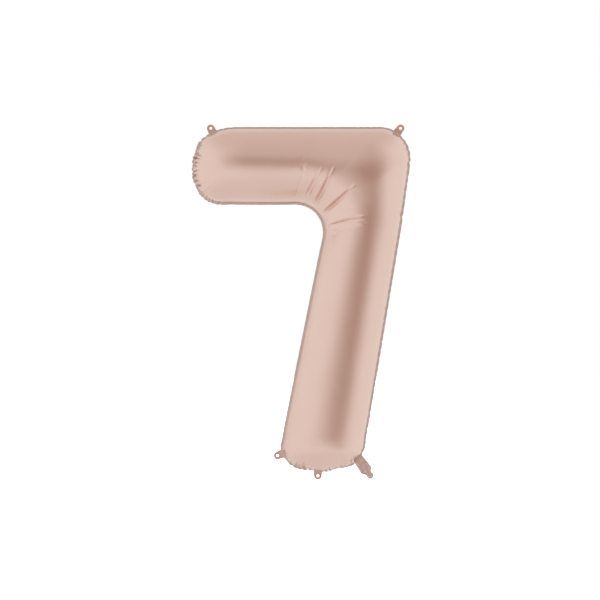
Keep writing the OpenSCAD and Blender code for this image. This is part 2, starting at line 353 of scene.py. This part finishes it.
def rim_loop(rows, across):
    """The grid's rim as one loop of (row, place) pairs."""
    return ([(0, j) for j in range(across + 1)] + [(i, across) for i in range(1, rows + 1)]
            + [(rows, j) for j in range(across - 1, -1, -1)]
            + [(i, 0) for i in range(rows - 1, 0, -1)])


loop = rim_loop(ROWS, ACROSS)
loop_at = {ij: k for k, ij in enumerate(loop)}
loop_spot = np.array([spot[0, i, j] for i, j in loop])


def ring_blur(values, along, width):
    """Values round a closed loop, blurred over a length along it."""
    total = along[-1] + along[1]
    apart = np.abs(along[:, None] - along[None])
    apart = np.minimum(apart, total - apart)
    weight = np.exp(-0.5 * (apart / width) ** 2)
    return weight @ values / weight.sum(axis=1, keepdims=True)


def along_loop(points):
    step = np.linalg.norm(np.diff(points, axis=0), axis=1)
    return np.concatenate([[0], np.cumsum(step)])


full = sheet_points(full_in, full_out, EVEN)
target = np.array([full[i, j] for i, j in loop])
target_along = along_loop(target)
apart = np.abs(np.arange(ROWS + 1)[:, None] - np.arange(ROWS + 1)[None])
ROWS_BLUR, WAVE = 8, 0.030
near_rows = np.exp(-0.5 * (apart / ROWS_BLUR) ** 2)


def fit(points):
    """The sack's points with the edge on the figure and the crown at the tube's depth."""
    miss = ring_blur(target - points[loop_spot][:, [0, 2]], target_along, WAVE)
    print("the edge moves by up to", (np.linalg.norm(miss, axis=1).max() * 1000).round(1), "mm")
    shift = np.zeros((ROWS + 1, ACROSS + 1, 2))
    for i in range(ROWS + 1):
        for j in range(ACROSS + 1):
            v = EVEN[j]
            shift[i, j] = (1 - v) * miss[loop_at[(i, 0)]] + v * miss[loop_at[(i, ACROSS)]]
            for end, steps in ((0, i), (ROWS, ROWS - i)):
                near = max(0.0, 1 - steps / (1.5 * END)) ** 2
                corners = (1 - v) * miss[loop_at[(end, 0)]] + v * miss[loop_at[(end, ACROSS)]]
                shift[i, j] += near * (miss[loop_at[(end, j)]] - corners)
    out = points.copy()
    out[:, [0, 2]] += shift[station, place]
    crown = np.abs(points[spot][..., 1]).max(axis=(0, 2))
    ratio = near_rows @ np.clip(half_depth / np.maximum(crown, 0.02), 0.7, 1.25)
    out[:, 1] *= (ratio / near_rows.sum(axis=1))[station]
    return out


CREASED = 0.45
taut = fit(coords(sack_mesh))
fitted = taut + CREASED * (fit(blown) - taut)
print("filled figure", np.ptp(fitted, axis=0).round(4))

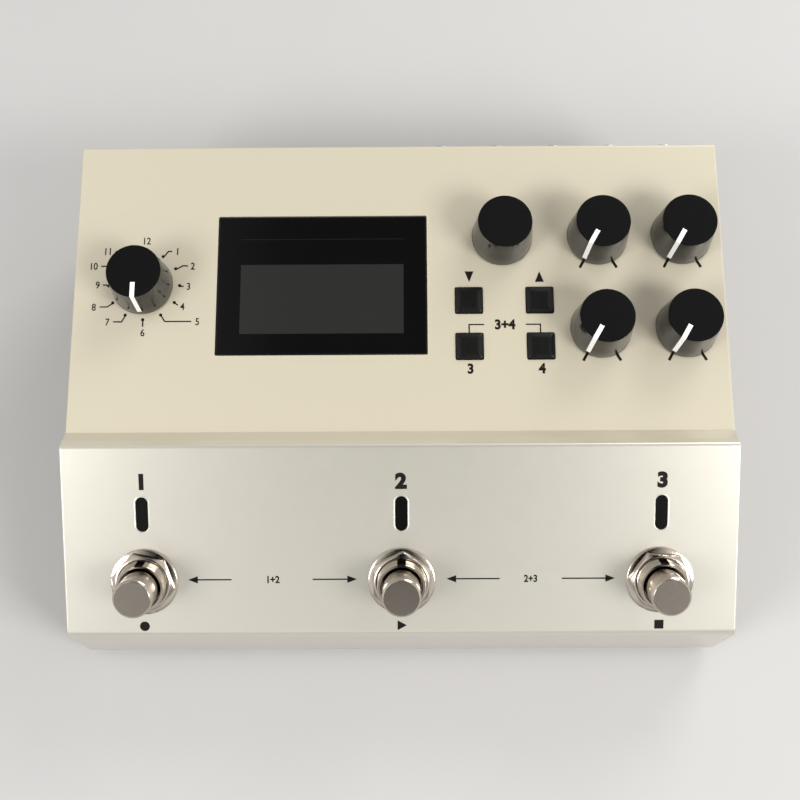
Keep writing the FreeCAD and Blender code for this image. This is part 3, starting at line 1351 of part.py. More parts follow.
──────
Task objective | Pick out every line holding the string "writing" and return it.

Exercise result |
Keep writing the OpenSCAD and Blender code for this image. This is part 2, starting at line 353 of scene.py. This part finishes it.
Keep writing the FreeCAD and Blender code for this image. This is part 3, starting at line 1351 of part.py. More parts follow.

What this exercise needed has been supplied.